• [What to produce] Using the data below, output the first line and every line after it up to and including the line containing "GUARD_END_Z = 123.6", exactly as written and with nothing added.

• [Material]
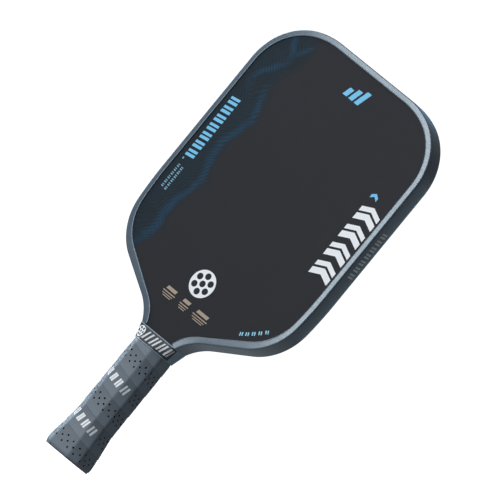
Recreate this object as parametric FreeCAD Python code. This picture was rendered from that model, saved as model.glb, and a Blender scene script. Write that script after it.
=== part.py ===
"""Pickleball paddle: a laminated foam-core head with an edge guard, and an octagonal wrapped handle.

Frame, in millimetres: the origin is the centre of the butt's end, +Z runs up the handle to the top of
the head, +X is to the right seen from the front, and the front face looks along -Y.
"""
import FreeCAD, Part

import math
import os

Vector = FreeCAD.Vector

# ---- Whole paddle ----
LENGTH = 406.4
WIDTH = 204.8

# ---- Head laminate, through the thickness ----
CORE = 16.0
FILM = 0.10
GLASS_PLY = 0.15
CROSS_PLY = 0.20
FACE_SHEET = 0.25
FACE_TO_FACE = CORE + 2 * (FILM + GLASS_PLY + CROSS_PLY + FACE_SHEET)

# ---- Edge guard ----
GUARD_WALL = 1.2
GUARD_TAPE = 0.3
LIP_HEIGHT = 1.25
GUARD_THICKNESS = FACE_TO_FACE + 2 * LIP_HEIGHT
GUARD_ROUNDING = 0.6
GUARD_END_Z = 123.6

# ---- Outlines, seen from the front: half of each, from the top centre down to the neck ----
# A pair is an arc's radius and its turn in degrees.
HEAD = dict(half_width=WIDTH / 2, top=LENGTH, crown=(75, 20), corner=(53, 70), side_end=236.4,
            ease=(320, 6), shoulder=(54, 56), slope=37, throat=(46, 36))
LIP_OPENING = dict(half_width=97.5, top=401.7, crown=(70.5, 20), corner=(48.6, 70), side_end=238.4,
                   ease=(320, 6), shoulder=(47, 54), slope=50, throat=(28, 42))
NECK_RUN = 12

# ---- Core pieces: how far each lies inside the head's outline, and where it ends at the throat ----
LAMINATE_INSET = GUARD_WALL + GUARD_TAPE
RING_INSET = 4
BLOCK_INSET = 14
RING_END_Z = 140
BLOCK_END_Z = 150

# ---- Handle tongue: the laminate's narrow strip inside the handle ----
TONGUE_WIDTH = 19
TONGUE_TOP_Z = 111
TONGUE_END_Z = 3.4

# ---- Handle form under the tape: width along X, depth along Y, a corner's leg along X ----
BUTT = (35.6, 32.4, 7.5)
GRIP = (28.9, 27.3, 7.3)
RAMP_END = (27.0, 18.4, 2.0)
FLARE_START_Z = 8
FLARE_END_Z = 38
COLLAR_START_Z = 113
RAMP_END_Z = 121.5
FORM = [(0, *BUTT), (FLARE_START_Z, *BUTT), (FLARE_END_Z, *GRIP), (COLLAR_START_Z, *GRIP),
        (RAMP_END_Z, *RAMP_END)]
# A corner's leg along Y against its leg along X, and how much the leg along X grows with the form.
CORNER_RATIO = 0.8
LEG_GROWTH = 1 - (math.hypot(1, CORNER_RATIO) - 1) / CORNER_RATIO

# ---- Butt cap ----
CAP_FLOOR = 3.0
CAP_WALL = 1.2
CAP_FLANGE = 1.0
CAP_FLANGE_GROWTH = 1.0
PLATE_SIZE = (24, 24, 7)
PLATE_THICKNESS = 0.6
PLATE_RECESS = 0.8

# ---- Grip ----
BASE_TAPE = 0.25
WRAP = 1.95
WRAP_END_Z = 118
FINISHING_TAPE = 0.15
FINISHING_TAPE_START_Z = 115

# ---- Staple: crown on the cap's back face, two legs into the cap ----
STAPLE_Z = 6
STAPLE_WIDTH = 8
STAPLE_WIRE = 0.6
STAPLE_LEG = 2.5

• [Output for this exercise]
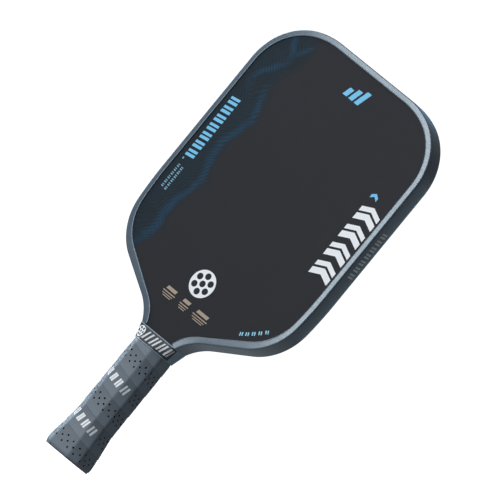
Recreate this object as parametric FreeCAD Python code. This picture was rendered from that model, saved as model.glb, and a Blender scene script. Write that script after it.
=== part.py ===
"""Pickleball paddle: a laminated foam-core head with an edge guard, and an octagonal wrapped handle.

Frame, in millimetres: the origin is the centre of the butt's end, +Z runs up the handle to the top of
the head, +X is to the right seen from the front, and the front face looks along -Y.
"""
import FreeCAD, Part

import math
import os

Vector = FreeCAD.Vector

# ---- Whole paddle ----
LENGTH = 406.4
WIDTH = 204.8

# ---- Head laminate, through the thickness ----
CORE = 16.0
FILM = 0.10
GLASS_PLY = 0.15
CROSS_PLY = 0.20
FACE_SHEET = 0.25
FACE_TO_FACE = CORE + 2 * (FILM + GLASS_PLY + CROSS_PLY + FACE_SHEET)

# ---- Edge guard ----
GUARD_WALL = 1.2
GUARD_TAPE = 0.3
LIP_HEIGHT = 1.25
GUARD_THICKNESS = FACE_TO_FACE + 2 * LIP_HEIGHT
GUARD_ROUNDING = 0.6
GUARD_END_Z = 123.6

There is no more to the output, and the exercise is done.